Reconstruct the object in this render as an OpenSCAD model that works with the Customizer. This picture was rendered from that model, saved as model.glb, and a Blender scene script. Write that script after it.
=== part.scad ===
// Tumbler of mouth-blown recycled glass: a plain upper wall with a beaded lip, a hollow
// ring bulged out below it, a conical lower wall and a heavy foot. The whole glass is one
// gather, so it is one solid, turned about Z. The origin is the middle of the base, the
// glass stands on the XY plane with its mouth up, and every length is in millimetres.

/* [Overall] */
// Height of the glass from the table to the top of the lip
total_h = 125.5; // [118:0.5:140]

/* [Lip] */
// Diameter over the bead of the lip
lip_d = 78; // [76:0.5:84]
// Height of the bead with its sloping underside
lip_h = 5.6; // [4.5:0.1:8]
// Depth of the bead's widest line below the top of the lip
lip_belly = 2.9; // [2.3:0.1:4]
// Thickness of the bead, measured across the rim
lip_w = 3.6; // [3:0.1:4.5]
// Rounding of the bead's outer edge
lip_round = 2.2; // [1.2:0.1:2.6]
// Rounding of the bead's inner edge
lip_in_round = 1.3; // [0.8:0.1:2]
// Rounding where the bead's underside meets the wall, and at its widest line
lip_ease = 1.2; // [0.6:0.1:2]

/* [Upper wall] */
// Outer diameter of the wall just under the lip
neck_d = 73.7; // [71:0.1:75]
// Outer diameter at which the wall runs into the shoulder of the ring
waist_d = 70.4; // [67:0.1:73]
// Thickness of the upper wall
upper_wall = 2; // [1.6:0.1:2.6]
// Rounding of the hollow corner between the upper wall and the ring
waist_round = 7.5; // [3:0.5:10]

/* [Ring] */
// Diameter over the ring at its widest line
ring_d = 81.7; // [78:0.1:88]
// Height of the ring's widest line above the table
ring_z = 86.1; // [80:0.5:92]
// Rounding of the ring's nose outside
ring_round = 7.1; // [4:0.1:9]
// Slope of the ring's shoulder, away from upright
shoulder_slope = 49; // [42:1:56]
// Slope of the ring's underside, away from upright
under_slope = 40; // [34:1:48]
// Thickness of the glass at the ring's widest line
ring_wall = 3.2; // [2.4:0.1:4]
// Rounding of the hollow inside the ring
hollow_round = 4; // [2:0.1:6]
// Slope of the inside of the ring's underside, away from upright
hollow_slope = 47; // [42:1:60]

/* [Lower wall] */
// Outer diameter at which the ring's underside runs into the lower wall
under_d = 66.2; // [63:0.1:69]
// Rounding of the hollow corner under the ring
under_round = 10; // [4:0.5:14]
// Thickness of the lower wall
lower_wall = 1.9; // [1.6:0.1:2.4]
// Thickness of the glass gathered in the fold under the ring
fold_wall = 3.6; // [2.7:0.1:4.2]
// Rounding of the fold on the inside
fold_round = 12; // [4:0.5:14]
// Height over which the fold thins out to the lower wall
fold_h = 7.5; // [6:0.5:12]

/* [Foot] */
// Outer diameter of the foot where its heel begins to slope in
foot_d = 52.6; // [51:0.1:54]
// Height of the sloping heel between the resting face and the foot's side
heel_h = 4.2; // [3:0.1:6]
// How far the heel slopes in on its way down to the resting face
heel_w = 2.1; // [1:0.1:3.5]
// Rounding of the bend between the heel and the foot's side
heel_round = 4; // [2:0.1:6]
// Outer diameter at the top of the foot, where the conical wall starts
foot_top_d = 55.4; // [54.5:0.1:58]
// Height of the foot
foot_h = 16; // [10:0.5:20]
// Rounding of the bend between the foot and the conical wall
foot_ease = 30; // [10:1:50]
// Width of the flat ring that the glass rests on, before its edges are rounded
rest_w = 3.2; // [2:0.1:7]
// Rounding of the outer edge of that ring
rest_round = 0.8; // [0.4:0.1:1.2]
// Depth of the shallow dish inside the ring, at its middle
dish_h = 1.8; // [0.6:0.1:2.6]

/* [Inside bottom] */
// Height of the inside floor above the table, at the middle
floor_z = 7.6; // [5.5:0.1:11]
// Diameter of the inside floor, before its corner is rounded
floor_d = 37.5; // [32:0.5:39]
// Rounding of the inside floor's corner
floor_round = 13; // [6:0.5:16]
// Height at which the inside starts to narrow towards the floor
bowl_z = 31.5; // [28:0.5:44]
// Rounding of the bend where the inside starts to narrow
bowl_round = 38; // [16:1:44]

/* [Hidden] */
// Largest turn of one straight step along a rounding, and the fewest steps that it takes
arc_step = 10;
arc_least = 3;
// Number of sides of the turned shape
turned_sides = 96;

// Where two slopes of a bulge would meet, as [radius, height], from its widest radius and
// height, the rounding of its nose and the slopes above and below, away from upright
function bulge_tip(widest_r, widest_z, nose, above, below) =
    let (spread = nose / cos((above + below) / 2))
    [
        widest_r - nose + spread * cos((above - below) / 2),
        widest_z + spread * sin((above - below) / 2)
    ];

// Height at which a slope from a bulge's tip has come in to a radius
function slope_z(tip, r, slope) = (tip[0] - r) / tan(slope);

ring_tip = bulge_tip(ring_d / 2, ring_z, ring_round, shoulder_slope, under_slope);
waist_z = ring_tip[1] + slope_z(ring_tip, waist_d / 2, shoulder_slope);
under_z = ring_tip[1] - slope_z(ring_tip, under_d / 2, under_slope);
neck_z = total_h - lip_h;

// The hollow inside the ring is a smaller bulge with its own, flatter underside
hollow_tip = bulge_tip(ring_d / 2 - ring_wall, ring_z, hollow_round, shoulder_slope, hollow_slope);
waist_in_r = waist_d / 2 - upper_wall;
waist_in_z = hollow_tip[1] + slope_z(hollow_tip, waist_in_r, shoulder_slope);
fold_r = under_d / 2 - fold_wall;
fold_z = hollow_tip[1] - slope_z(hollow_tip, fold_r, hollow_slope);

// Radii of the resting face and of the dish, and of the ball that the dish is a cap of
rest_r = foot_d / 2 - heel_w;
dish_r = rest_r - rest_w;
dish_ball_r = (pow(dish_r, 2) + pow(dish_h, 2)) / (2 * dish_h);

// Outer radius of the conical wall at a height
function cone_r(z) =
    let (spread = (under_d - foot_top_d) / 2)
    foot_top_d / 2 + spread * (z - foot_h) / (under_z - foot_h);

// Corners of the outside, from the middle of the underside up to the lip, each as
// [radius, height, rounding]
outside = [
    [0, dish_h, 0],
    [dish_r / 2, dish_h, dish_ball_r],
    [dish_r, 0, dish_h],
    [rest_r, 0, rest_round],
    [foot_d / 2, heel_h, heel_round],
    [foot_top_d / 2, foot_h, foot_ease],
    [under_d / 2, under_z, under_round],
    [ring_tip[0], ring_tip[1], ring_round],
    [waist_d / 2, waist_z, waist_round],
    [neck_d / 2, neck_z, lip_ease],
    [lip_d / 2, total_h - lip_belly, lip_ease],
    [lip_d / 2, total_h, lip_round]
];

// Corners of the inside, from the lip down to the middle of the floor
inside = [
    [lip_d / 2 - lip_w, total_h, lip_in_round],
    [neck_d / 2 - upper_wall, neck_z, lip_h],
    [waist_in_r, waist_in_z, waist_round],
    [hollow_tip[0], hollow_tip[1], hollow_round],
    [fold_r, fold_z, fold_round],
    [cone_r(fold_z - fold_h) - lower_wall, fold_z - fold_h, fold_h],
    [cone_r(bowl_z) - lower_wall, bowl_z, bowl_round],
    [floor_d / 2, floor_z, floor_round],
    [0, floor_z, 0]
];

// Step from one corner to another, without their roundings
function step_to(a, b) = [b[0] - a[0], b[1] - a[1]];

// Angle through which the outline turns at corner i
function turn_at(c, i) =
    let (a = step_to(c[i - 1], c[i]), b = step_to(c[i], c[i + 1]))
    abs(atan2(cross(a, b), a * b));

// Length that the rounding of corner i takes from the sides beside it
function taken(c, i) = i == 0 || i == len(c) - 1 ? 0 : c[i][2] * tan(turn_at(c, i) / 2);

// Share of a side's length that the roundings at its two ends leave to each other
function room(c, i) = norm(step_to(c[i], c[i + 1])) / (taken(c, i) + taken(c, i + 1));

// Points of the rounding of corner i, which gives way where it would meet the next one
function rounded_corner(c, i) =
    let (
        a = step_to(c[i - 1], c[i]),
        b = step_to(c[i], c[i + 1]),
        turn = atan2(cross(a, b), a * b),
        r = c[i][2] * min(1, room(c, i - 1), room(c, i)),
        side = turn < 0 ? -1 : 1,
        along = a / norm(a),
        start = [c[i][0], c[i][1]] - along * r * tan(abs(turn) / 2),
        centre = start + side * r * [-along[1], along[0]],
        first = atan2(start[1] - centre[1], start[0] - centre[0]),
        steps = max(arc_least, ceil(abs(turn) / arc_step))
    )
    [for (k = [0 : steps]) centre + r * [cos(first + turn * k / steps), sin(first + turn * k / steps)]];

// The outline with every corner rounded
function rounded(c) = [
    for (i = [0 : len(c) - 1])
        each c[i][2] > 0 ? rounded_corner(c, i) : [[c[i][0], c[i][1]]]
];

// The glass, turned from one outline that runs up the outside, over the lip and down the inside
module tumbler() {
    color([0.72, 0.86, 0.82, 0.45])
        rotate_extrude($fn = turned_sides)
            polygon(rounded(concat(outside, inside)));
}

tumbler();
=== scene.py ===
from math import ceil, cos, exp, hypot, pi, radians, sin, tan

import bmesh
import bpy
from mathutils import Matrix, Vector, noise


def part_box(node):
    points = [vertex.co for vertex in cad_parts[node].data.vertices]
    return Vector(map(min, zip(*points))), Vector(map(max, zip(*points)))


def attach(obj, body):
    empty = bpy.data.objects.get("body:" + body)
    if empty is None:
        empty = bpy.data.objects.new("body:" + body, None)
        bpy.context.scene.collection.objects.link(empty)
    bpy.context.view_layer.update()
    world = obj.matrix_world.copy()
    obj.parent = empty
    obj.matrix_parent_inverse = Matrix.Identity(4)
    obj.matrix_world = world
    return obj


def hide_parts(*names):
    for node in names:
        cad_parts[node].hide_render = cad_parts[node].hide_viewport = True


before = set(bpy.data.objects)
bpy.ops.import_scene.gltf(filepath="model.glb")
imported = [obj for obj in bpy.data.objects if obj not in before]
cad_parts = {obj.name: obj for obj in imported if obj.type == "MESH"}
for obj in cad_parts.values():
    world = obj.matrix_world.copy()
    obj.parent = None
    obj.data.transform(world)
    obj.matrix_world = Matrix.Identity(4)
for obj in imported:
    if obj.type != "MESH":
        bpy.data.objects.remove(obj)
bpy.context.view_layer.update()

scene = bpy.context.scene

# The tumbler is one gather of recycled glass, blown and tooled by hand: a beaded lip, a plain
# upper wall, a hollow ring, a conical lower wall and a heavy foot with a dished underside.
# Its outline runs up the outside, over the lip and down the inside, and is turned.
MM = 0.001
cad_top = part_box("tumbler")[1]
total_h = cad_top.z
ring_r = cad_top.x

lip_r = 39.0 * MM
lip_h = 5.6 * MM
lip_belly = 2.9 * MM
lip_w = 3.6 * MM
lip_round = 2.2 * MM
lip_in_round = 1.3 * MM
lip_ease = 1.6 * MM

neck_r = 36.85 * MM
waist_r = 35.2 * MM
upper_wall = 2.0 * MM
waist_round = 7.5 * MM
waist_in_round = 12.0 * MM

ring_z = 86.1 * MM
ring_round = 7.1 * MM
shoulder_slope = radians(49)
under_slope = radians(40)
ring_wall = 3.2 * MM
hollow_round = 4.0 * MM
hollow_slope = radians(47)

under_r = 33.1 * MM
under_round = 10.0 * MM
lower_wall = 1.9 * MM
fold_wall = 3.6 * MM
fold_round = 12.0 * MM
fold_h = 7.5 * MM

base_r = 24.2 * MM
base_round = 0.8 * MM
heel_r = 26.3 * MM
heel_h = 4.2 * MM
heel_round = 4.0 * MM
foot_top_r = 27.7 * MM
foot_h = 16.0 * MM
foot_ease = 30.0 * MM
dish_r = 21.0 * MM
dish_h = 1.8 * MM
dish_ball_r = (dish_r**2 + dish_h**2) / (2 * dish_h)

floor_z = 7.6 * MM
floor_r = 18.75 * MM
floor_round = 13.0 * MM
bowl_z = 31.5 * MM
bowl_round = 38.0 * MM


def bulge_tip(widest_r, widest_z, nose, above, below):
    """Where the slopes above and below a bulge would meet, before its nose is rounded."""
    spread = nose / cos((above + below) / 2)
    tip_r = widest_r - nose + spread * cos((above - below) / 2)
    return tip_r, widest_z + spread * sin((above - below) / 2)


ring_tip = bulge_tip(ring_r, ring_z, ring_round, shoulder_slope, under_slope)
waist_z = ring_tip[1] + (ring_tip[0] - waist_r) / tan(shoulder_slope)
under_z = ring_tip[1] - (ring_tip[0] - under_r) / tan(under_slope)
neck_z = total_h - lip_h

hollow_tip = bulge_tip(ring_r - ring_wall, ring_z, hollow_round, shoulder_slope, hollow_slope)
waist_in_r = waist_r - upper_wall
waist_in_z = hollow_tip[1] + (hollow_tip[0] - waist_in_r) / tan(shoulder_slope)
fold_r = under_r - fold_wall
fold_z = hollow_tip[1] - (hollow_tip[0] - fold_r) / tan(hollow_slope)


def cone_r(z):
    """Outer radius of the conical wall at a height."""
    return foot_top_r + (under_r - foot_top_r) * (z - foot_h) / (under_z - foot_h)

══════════

Gather each line from the listing above that holds "before".

// Width of the flat ring that the glass rests on, before its edges are rounded
// Diameter of the inside floor, before its corner is rounded
before = set(bpy.data.objects)
imported = [obj for obj in bpy.data.objects if obj not in before]
    """Where the slopes above and below a bulge would meet, before its nose is rounded."""